On nous a donné la nouvelle prématurée d’une bataille[6] entre M. le maréchal de Richelieu et M. le prince de Brunswick. Il est vrai que j’ai gagné aux échecs une cinquantaine de pistoles à ce prince ; mais on peut perdre aux échecs, et gagner à un jeu où l’on a pour seconds trente mille baïonnettes. Je conviens avec vous que le roi de Prusse a la vue basse et la tête vive ; mais il a le premier des talents au jeu qu’il joue, la célérité. Le fonds de son armée a été discipliné pendant plus de quarante ans. Songez comment doivent combattre des machines régulières, vigoureuses, aguerries, qui voient leur roi tous les jours, qui sont connues de lui, et qu’il exhorte, chapeau bas, à faire leur devoir. Souvenez-vous comme ces drôles-là font le pas de côté et le pas redoublé ; comme ils escamotent les cartouches en chargeant, comme ils tirent six à sept coups par minute. Enfin leur maître croyait tout perdu, il y a trois mois ; il voulait mourir ; il me faisait ses adieux en vers et en prose ; et le voilà qui, par sa célérité et par la discipline de ses soldats, gagne deux grandes batailles[7] en un mois, court aux Français, vole au Autrichiens, reprend Breslau, a plus de quarante mille prisonniers, et fait des épigrammes. Nous verrons comment finira cette sanglante tragédie, si vive et si compliquée. Heureux qui regarde d’un œil tranquille tous ces grands événements du meilleur des mondes possibles !

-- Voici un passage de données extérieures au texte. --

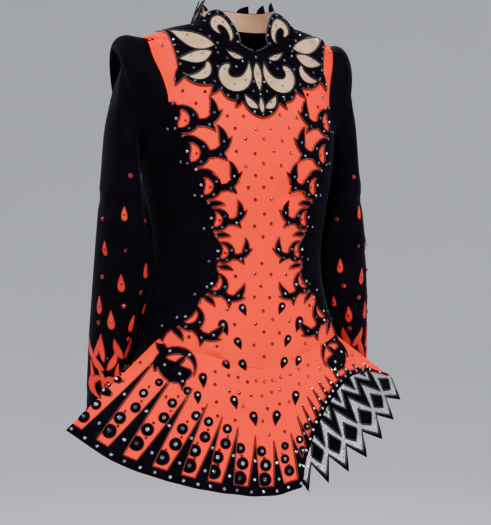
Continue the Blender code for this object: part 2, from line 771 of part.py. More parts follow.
Scoop = namedtuple("Scoop", "across down")
SCOOP = (              # the orange skirt's edge where it is cut away above the zigzag
    Scoop(0.14, 1.0),
    Scoop(0.2, 0.82),
    Scoop(0.28, 0.68),
    Scoop(0.36, 0.595),
    Scoop(0.46, 0.515),
    Scoop(0.57, 0.462),
    Scoop(0.7, 0.425),
    Scoop(0.81, 0.452),
    Scoop(0.94, 0.64),
    Scoop(1.0, 0.87),
)
SCOOP_START = SCOOP[0].across
SCOOP_STEPS = 8


def scoop_down(across):
    """Return how far down the orange skirt reaches at a place across the fan."""
    return 1 if across <= SCOOP_START else smooth(SCOOP, "across", "down", across)


def skirt_edge():
    """Return the orange skirt's lower edge, from the wearer's right to the left."""
    places = [mix(SCOOP_START, 1, step / SCOOP_STEPS) for step in range(SCOOP_STEPS + 1)]
    return [(-1, -1)] + [(across, -scoop_down(across)) for across in places]


def skirt_outline():
    """Return the orange skirt's outline on the fan's chart."""
    return skirt_edge() + [(1, 0), (-1, 0)]


RayRun = namedtuple("RayRun", "first pitch count length ratio share border")
RAYS = (               # pointed rays of velvet: along the hem, then along the scooped edge
    RayRun(-0.914, 0.134, 9, 0.82, 0.885, 0.58, 0.075),
    RayRun(0.25, 0.075, 10, 0.24, 0.88, 0.5, 0.05),
)


def rays_outline():
    """Return the velvet border with its pointed rays, on the fan's chart."""
    upper = [(-1, RAYS[0].border - 1)]
    for run in RAYS:
        for ray in range(run.count):
            middle = run.first + run.pitch * ray
            half = run.pitch * run.share / 2 * run.ratio ** (ray / 3)
            tip = run.border + run.length * run.ratio ** ray
            upper += [(place, depth - scoop_down(place)) for place, depth in
                      ((middle - half, run.border), (middle, tip), (middle + half, run.border))]
    upper.append((1, RAYS[1].border - scoop_down(1)))
    return skirt_edge() + upper[::-1]


TEETH = 7
TOOTH_FIRST = 0.13     # the zigzag's first tooth starts here across the fan
TOOTH_SPACING = 1.1    # power by which the teeth grow wider towards the side
TOOTH_ROOT = 0.86      # depth of the notches between the teeth, and of the teeth's points
TOOTH_POINT = 1.06
TOOTH_LEAN = 0.06
TOOTH_DROP = 0.07      # how much deeper the last tooth hangs than the first
ZIGZAG_TUCK = 0.13     # how far the zigzag runs up behind the orange skirt
SILVER_HEM = 0.035     # width of velvet left showing below the silver, and width of the silver
SILVER_WIDTH = 0.07
SILVER_CLEAR = 0.02    # space between the silver and the orange skirt's edge
SILVER_ROOT = TOOTH_ROOT - 0.6 * SILVER_HEM
SILVER_POINT = TOOTH_POINT - 2 * SILVER_HEM
SILVER_RISE = 1.6      # how many times higher the upper band rises than the lower one hangs
FAR = 2                # a place on the fan's chart well outside the fan


def zigzag_line(root, point):
    """Return a saw-toothed line across the zigzag, from the middle of the skirt to its side."""
    starts = [mix(TOOTH_FIRST, 1, (tooth / TEETH) ** TOOTH_SPACING) for tooth in range(TEETH + 1)]
    line = []
    for tooth in range(TEETH):
        drop = TOOTH_DROP * tooth / TEETH
        tip = mix(starts[tooth], starts[tooth + 1], 0.5 - TOOTH_LEAN)
        line += [(starts[tooth], -root - drop), (tip, -point - drop)]
    return line + [(1, -root - TOOTH_DROP)]


def zigzag_top(place):
    """Return the depth of the zigzag's upper edge, hidden behind the orange skirt."""
    return min(scoop_down(place), TOOTH_ROOT) - ZIGZAG_TUCK


def zigzag_outline():
    """Return the velvet of the zigzag: toothed below, tucked behind the orange skirt above."""
    places = [mix(1, TOOTH_FIRST, step / SCOOP_STEPS) for step in range(SCOOP_STEPS + 1)]
    return zigzag_line(TOOTH_ROOT, TOOTH_POINT) + [(place, -zigzag_top(place)) for place in places]


def silver_band(root, point, low, high):
    """Return a zigzag band of silver between a line's lowered and its raised copy."""
    return (zigzag_line(root, point + low)
            + zigzag_line(root - SILVER_WIDTH, point - high)[::-1])


def silver_outlines():
    """Return the two zigzag bands of silver, which meet in points and leave lozenges of velvet."""
    crest = mix(SILVER_ROOT, SILVER_POINT, -SILVER_RISE)
    return [silver_band(SILVER_ROOT, SILVER_POINT, 0, 1.6 * SILVER_WIDTH),
            silver_band(SILVER_ROOT, crest, 1.1 * SILVER_WIDTH, 1.1 * SILVER_WIDTH)]


def silver_cover():
    """Return the window that keeps the silver clear of the orange skirt."""
    places = [mix(TOOTH_FIRST, 1, step / SCOOP_STEPS) for step in range(SCOOP_STEPS + 1)]
    edge = [(place, -SILVER_CLEAR - scoop_down(place)) for place in places]
    return [(-FAR, FAR), (-FAR, -FAR), (places[0], -FAR), *edge, (FAR, edge[-1][1]), (FAR, FAR)]


Fall = namedtuple("Fall", "turn x y z")
BACK_HEM = (           # the back skirt's hem on the wearer's left, from its front edge round to the back
    Fall(75, 140, -32, -574),
    Fall(90, 146, 10, -580),
    Fall(110, 143, 80, -584),
    Fall(130, 118, 136, -587),
    Fall(155, 62, 174, -589),
    Fall(180, 0, 186, -590),
)


def hip_back_height(turn):
    """Return the height of the hip seam under the side and back panels."""
    return mix(HIP_SIDE, HIP_BACK, math.cos(math.radians(max(turn, 90))) ** 2)


def back_skirt_surface(turn, down):
    """Return a point of the left half of the back skirt, from the hip seam down to the hem."""
    top = body_point(turn, hip_back_height(turn) - SEAM_GAP / 2)
    hem = Vector([smooth(BACK_HEM, "turn", axis, turn) for axis in "xyz"])
    return top + (hem - top) * down


def back_skirt_panel():
    """Return the left half of the back skirt."""
    turns = [mix(FAN_TURN + 0.4, 90, column / SIDE_COLUMNS) for column in range(SIDE_COLUMNS)]
    turns += [mix(90, 179.9, column / BACK_COLUMNS) for column in range(BACK_COLUMNS + 1)]
    panel = surface_panel(back_skirt_surface, (0, 1), turns)
    return panel.with_normals(0, [body_normal(turn, hip_back_height(turn)) for turn in turns])


# ---------------------------------------------------------------- finishes and the build

def finish(name, colour, roughness, metallic=0.0):
    """Return a material of one colour."""
    material = bpy.data.materials.new(name)
    material.use_nodes = True
    shader = material.node_tree.nodes["Principled BSDF"]
    shader.inputs["Base Color"].default_value = (*colour, 1)
    shader.inputs["Roughness"].default_value = roughness
    shader.inputs["Metallic"].default_value = metallic
    return material


def add_bodice(orange, velvet, nude):
    """Make the bodice with its yoke and its side bands."""
    front, side, back = front_panel(), side_panel(), back_panel()
    velvet_lift = SEAM_GAP + SATIN + SEAM_GAP
    add_wall("front_panel", front, CLOTH, orange)
    add_cut("yoke_satin", front, [yoke_lining()], [], SEAM_GAP, SATIN, nude)
    add_cut("yoke_velvet", front, yoke_shapes(), yoke_windows(), velvet_lift, APPLIQUE, velvet)
    add_cut("side_band_left", front, band_outline(), [], SEAM_GAP, APPLIQUE, velvet)
    add_cut("side_band_right", front.mirrored(), mirrored(band_outline()), [], SEAM_GAP, APPLIQUE, velvet)
    for hand, turned in HANDS:
        add_wall("side_panel_" + hand, turned(side), CLOTH, velvet)
        add_wall("back_panel_" + hand, turned(back), CLOTH, velvet)


def add_collar(nude, velvet):
    """Make the stand-up collar, in two halves."""
    panel = collar_panel()
    for hand, turned in HANDS:
        half = turned(panel)
        outlines = (*collar_shapes(), collar_windows())
        if hand == "right":
            outlines = [mirrored(group) for group in outlines]
        shapes, points, windows = outlines
        add_cut("collar_satin_" + hand, half, shapes, [], -SATIN, SATIN, nude)
        add_cut("collar_velvet_" + hand, half, shapes + points, windows, SEAM_GAP, APPLIQUE, velvet)


def add_skirt(orange, velvet, silver):
    """Make the fan skirt, its rays and its zigzag, and the plain skirt behind."""
    fan, behind = fan_panel(), back_skirt_panel()
    under = -CLOTH - SEAM_GAP - CLOTH
    add_cut("skirt_front", fan, [skirt_outline()], [], -CLOTH, CLOTH, orange)
    add_cut("skirt_rays", fan, [rays_outline()], [], SEAM_GAP, APPLIQUE, velvet)
    add_cut("skirt_zigzag", fan, [zigzag_outline()], [], under, CLOTH, velvet)
    on_zigzag = under + CLOTH + SEAM_GAP
    add_cut("zigzag_silver", fan, silver_outlines(), [silver_cover()], on_zigzag, SATIN, silver)
    for hand, turned in HANDS:
        add_wall("skirt_back_" + hand, turned(behind), CLOTH, velvet)


def build():
    """Make every piece of the dress."""
    for thing in list(bpy.data.objects):
        bpy.data.objects.remove(thing)
    orange = finish("orange_stretch_satin", (1.0, 0.09, 0.03), 0.5)
    velvet = finish("black_velvet", (0.004, 0.004, 0.006), 0.9)
    nude = finish("nude_satin", (0.52, 0.34, 0.2), 0.45)
    silver = finish("silver_glitter_cloth", (0.55, 0.55, 0.6), 0.35, 0.6)
    add_bodice(orange, velvet, nude)
    add_collar(nude, velvet)
    sleeve = sleeve_panel()
    for hand, turned in HANDS:
        add_wall("sleeve_" + hand, turned(sleeve), CLOTH, velvet)
    add_skirt(orange, velvet, silver)


build()
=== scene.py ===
"""Irish dance solo dress: an orange stretch-satin front and fan skirt with black velvet round it.

The dress keeps the hollow form it has when it is worn. Frame: +Z up, the front faces -Y, the
wearer's left is +X, and the origin is in the middle of the neck, level with the shoulders. Sizes
are in millimetres and angles in degrees; the mesh makers turn them into metres. An angle of 0 is
the centre front and 90 is the wearer's left. Every form here repeats the frame's cloth at a finer
resolution, and the trim lies on it.
"""
from __future__ import annotations

import logging
import math
import random
from abc import ABC, abstractmethod
from bisect import bisect_right
from collections import Counter
from dataclasses import dataclass, field
from enum import Enum
from typing import Callable, ClassVar, Iterable, Sequence, TypeVar

import bmesh
import bpy
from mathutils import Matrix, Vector
from mathutils.geometry import delaunay_2d_cdt


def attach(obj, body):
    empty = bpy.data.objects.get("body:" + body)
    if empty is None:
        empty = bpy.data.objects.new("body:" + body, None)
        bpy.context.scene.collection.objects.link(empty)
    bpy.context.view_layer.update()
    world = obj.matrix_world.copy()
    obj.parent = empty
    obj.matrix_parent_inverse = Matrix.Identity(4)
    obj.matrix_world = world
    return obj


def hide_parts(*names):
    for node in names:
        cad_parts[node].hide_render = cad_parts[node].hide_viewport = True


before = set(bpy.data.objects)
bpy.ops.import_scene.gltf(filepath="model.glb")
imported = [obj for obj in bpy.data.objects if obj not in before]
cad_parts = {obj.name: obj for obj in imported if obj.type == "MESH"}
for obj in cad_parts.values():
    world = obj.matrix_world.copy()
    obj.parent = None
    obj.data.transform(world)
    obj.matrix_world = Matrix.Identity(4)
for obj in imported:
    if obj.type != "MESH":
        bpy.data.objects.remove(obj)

LOG = logging.getLogger("dance_dress")
MM = 0.001
BODY = "root"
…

Je n’ai point encore tiré au clair l’aventure de l’abbé de Prades. On l’a dit pendu ; mais la renommée ne sait souvent ce qu’elle dit. Je serais fâché que le roi de Prusse fit pendre ses lecteurs. Vous ne me dites rien de M. Duverney ; vous ne me dites rien de vous[8]. Je vous embrasse bien tendrement, et j’ai une terrible envie de vous voir.


Le Suisse V.

  1. Cette lettre fut imprimée, dès 1758, dans le Journal encyclopédique ; ce qui contraria beaucoup Voltaire ; voyez n° 3633, 3643, 3658.

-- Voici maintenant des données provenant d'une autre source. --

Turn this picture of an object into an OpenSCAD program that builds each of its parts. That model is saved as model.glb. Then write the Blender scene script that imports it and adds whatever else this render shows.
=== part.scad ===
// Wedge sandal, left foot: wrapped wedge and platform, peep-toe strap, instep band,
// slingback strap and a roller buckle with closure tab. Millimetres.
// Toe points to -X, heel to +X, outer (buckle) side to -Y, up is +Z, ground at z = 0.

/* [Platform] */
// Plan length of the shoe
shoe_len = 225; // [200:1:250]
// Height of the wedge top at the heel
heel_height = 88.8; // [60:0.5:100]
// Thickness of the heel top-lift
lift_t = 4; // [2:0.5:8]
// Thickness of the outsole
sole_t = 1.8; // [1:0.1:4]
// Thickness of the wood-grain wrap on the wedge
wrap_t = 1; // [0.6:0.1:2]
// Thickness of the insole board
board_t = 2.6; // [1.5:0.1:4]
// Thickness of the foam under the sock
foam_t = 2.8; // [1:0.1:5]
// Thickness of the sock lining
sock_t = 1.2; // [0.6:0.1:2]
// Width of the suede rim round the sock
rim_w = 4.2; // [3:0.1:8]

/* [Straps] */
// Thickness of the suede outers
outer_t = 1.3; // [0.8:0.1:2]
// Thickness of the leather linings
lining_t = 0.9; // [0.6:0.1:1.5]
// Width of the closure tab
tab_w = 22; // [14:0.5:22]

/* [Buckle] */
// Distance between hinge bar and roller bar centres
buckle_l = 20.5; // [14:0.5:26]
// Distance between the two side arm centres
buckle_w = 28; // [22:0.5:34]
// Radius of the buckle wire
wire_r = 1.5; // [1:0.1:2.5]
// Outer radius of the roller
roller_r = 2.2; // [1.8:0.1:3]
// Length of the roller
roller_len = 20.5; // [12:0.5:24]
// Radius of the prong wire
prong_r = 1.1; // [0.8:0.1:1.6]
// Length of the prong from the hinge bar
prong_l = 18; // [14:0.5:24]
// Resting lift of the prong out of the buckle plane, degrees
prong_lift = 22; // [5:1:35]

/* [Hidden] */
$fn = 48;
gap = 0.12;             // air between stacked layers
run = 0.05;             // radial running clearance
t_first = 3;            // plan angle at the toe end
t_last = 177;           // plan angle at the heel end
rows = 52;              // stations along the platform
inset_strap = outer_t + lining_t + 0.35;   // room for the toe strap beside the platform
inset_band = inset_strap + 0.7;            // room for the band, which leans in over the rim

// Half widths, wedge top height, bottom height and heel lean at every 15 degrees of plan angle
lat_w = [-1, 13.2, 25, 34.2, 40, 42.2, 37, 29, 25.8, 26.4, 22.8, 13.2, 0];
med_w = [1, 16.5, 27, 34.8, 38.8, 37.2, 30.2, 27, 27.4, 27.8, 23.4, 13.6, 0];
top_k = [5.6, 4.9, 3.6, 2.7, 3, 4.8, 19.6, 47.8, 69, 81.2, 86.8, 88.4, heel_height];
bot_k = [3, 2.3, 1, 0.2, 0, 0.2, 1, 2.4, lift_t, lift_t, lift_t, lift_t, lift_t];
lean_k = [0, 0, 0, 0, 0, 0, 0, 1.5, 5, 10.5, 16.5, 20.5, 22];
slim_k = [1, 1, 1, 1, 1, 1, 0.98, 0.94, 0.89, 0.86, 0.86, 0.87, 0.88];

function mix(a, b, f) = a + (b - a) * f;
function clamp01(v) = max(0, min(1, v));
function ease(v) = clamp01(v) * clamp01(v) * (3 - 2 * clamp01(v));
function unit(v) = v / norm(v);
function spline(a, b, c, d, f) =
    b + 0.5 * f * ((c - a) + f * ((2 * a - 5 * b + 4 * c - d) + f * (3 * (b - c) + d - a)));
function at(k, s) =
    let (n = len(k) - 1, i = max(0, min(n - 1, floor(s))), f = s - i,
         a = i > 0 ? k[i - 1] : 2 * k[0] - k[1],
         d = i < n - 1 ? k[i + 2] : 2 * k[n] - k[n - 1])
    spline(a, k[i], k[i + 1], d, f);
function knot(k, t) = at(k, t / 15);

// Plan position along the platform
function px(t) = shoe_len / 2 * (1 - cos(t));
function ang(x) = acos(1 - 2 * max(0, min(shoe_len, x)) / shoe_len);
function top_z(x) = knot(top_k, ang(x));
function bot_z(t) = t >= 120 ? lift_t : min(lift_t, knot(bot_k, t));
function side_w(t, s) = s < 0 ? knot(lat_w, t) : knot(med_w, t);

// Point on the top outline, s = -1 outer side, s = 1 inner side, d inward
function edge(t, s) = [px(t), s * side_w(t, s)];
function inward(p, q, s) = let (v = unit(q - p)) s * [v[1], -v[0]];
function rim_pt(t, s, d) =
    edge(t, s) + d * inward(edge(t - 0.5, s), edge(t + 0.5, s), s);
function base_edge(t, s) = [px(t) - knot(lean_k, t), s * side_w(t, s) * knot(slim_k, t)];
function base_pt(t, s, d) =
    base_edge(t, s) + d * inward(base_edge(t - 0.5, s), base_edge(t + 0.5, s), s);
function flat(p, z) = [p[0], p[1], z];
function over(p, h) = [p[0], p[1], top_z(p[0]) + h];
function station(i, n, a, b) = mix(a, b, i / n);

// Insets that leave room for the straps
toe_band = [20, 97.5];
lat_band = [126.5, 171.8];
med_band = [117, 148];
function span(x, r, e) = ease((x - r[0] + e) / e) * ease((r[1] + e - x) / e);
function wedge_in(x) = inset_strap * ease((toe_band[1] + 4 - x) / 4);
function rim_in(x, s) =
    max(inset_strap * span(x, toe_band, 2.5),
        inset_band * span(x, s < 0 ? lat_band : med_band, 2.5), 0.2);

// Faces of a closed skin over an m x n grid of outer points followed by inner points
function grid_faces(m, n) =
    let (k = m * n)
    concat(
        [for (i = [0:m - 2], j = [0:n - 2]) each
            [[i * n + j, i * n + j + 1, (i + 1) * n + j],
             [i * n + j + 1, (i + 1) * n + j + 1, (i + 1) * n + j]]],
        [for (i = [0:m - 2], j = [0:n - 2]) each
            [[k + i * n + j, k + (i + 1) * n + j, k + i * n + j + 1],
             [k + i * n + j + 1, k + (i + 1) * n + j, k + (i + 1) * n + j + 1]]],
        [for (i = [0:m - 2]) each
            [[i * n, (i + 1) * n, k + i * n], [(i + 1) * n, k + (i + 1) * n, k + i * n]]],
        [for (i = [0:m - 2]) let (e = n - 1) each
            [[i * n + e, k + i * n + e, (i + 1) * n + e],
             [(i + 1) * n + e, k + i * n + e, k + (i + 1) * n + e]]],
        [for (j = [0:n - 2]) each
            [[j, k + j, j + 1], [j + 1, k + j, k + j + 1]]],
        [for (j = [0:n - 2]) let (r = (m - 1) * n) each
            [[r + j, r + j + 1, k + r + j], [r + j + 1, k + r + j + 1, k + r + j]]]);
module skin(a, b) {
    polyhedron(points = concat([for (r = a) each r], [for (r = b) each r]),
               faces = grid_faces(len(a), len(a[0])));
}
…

  2. Cinéas désigne Voltaire ; Pyrrhus, le roi de Prusse : voyez lettre 3611.
  3. La margrave de Baireuth.
  4. Voyez la lettre 3508.
  5. Zulime, refaite sous le nom de Fanime.
  6. Voyez la lettre 3508.
  7. Voyez la lettre 3500.
  8. Darget était sous-gouverneur de l’École militaire, dont Pâris-Duverney avait l’intendance.